Робер за голову хватался, едва не стеная, когда раздавал слугам приказы дракона. Неслыханная щедрость, неслыханная! Казначей открыл сокровищницу — а этого не случалось уже много-много лет, — и слуги, пыхтя и сгибаясь в три погибели, извлекли из нее сундук — старый, пыльный, окованный почерневшим от времени железом, — доверху полный драгоценных камней и жемчугов. Вперемежку там лежали груды колец, ожерелий — одно совсем уж невероятное, из матово-розового жемчуга, такое длинное, что Хлоя могла его десять раз обернуть вокруг шеи, и оно все равно свисало бы до колен, — тиар и прочих женских украшений.
Самые лучшие, самые искусные швеи и белошвейки были в срочном порядке призваны во дворец, самые дорогие и красивые ткани, кружева, пуговицы и крючки были куплены и предоставлены им для работы. Дракон хотел не только растормошить свою новую игрушку, но и украсить ее, чтобы она блестела и радовала его сердце как слиток золота.

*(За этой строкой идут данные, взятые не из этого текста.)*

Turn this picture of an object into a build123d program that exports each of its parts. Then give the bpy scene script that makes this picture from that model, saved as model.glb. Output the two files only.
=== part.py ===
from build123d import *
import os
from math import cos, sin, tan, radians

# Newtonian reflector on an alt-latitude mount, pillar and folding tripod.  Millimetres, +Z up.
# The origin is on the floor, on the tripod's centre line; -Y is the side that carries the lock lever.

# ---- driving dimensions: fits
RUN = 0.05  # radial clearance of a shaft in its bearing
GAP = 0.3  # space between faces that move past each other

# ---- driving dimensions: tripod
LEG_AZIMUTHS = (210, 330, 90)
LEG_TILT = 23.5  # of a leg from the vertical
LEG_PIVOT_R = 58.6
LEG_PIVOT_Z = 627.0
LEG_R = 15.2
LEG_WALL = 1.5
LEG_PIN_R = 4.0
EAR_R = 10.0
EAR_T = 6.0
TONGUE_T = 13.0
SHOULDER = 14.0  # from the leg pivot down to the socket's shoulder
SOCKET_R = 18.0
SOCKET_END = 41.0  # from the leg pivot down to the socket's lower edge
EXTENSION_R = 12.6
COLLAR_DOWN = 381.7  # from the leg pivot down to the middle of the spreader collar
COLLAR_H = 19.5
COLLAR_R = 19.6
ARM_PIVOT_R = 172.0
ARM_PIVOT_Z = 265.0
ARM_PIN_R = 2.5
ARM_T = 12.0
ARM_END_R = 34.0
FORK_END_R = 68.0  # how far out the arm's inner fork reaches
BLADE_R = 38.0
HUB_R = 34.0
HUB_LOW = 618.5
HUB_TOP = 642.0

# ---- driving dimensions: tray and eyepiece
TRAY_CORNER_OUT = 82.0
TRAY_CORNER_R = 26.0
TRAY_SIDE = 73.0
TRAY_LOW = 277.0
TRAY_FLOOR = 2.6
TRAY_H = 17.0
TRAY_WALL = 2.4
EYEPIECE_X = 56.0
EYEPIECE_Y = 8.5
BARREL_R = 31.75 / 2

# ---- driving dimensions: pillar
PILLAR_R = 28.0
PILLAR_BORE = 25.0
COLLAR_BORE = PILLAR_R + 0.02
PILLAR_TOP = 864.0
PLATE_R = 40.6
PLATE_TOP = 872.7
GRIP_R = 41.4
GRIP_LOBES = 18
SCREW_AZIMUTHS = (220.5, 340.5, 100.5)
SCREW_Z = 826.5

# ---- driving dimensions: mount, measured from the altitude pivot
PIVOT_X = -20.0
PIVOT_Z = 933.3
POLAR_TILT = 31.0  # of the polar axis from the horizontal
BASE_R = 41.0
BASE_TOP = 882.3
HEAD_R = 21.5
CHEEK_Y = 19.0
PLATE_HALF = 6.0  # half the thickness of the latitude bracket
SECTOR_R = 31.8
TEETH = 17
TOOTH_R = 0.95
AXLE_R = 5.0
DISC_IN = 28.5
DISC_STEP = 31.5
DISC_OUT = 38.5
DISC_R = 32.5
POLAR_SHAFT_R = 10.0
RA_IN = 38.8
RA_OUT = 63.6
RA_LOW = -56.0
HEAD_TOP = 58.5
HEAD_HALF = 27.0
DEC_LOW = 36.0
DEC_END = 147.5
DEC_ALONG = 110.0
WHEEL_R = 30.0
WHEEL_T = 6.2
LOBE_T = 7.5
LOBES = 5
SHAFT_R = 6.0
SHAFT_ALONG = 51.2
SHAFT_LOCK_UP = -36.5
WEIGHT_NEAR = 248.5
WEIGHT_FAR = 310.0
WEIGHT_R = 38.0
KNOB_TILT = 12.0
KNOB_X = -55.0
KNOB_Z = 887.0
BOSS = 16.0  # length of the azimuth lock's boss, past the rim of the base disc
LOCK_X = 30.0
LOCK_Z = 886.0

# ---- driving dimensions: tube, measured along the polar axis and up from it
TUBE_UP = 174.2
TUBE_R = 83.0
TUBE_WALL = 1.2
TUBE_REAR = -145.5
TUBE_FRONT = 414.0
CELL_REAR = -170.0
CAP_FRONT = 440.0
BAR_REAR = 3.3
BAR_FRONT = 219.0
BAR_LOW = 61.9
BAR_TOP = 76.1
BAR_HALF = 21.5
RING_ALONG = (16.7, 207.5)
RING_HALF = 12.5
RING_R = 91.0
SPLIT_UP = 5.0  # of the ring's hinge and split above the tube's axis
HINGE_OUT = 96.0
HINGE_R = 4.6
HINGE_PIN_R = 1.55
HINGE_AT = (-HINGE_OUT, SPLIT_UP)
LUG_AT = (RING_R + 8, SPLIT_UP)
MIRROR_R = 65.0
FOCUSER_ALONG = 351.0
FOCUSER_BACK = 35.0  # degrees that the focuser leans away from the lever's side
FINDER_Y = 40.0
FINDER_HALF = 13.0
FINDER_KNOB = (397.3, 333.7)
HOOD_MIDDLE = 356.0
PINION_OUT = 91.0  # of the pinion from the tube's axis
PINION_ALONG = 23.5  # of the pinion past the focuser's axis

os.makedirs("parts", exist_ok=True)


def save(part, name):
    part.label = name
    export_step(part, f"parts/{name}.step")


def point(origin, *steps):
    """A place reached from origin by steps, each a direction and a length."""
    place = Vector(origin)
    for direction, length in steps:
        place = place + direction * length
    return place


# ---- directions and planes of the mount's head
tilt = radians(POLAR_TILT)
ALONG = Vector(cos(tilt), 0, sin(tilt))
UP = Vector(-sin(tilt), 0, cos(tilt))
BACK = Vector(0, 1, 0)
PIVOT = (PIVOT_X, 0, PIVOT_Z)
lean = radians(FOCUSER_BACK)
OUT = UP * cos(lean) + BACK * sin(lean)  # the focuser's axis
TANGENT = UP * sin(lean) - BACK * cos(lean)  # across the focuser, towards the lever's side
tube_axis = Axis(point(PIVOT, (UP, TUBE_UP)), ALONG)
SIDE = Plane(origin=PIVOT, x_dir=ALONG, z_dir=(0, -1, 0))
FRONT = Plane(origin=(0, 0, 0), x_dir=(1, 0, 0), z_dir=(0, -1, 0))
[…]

И господин Робер, наблюдающий всю эту суету со стороны, однажды едва дара речи не лишился, увидел Хлою, прогуливающуюся по дворцовому саду.
Она была одета — как, впрочем, и сам Робер, — в цвета дома, в благородный фиолетовый бархат. Ее прекрасное с белоснежным воротником из тончайших кружев платье было так богато ушито золотом, драгоценными камнями и жарко горящими на солнце жемчугами, что непонятно было, как она умудряется ходить в такой тяжелой вещи. Сама королева позавидовала бы этому небывало роскошному наряду.
На ее медовых волосах, аккуратно расчёсанных и прибранных, надушенных лучшими духами королевства, лежал тонкий венец, а впереди медленно шагающей девушки лохматым колобком катился рыжий маленький пес с пушистым хвостом и плоским носом. Вот теперь — это можно было отметить смело, — Хлоя действительно походила на важную персону, на герцогиню или даже королеву, и производила внушительное впечатление — не то, что перепуганная девчонка в грязном платье, бьющаяся в клетке.
«А что, дорогая вещь, — про себя отметил Робер. — Такую не грех иметь у себя!»
Внезапно в черной, как непроглядная безлунная ночь, душе Робера шевельнулось что-то невероятно светлое, ослепительное, болезненно резанувшее — как режет свет привыкшие к мраку глаза. Для себя Робер обозначил это неведомое ранее чувство как влюбленность, подумав, что вдруг разглядел прелесть юной Хлои, но мы-то с вами точно знаем, что никакой любовью там и не пахло. Господин Робер просто увидел красивую блестящую вещь — платье с жемчугами, — и пожелал ее себе. Вместе с содержимым, разумеется.
Лицо девушки было грустно, но эта грусть несказанно шла ей. Господин Робер это отметил особо, когда подошел поклониться и поздороваться. Несмотря на то, что на девушке было драгоценностей, наверное, на миллион золотых, самым прекрасными все равно были ее печальные глаза.
— Доброго дня, госпожа герцогиня, — произнес Робер, кланяясь так низко, как, наверное, и Дракону не кланялся. Его взгляд упал на туфельку, выглядывающую из-под длинного подола платья, и Робер едва ли зубами не заскрипел от злости, рассмотрев на ней вышитые золотой канителью цветы. — В добром ли вы здравии, все ли хорошо? Или чего-то хочется? Можете смело говорить мне, я передам Дракону.